L’Indonésie est un pays aux traditions musulmanes singulières, dues en partie à l’expansion de l’islam par le biais du commerce et non par l’occupation ou la force. L’islam n’est pas la religion d’État, alors que 86 % de la population est de cette confession.
 
L’archipel reconnaît cinq autres religions et la société semble vivre respectueusement cette pluralité. Il reste que, depuis la chute du régime Suharto, la réislamisation avance par vagues successives.
 
Aujourd’hui, 75 % des musulmanes portent le hidjab. Ce qui n’empêche pas les militantes voilées de l’association Kalyanamitra de refuser l’instauration de la charia dans leur pays, de se battre contre la polygamie ou les mariages précoces.
 
Surtout, elles s’opposent fermement à ce que la loi islamique sévissant dans la province d’Aceh soit « importée dans les autres régions », explique la présidente. « Là-bas, dit-elle, il est interdit à une femme de se promener avec un homme qui ne soit pas son père, son frère ou son mari. On leur interdit de sortir seules la nuit. »
 
Djakarta, ville aux mille mosquées, redoute la montée de l’islamisme, et ses lois particulières en direction du sexe féminin. Des tests de virginité pour les lycéennes, ou ceux exigés pour entrer dans la police sont autant de ballons d’essai.
 
Dans ce climat, les militantes de Kalyanamitra préfèrent cacher leur identité féministe tout en avançant leurs revendications. « Comme je porte le voile, je suis plus facilement acceptée et je peux aisément parler des droits des femmes », explique Listyowati.
 
Le président Jokowi est confronté à un second défi: maintenir son pays loin des groupes radicaux.
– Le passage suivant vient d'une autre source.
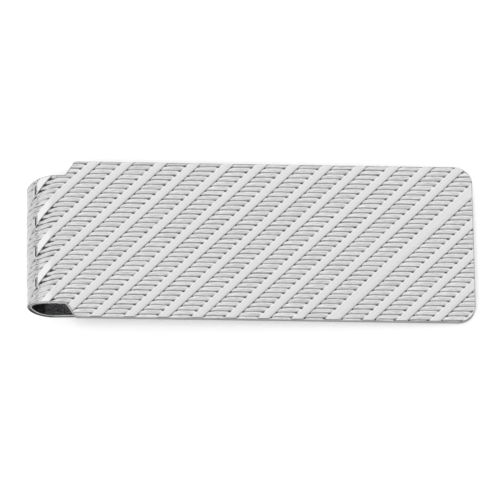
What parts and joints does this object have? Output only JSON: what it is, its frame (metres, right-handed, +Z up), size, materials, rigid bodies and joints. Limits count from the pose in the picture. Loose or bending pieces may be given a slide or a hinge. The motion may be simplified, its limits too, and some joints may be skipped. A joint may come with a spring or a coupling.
{
  "type": "money clip",
  "caption": "Folded spring-metal money clip: a wide patterned front plate, an open loop and a crested back leg that grips folded notes.",
  "frame": {"origin": "bottom centre of the box, on the surface that the clip lies on", "axes": "+X from the loop towards the plate's free end, +Y across the clip, +Z up from the leg to the plate"},
  "size_m": [0.0508, 0.019, 0.0066],
  "materials": {
    "patterned_metal": "bright silver-coloured plating, satin bands over finely ribbed ground"
  },
  "bodies": {
    "leg": {"lower_bend": "patterned_metal", "back_leg": "patterned_metal", "grip_crest": "patterned_metal", "entry_lip": "patterned_metal"},
    "plate": {"front_plate": "patterned_metal", "upper_bend": "patterned_metal"}
  },
  "joints": [
    {"name": "clip_opening", "type": "hinge", "parent": "leg", "child": "plate", "pos_m": [-0.02513, 0, 0.0033], "axis": [0, -1, 0], "range_deg": [0, 8], "stiffness_Nm_per_rad": 2.3}
  ]
}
Il peut compter sur une société majoritairement attachée au principe de séparation du politique et du religieux, sans que la République indonésienne ne soit un État laïque. Les électeurs au scrutin présidentiel ont d’ailleurs rejeté Prabowo Subianto, le candidat rival de Jokowi, qui prône un conservatisme religieux. L’archipel en pleine mutation vit un équilibre fragile.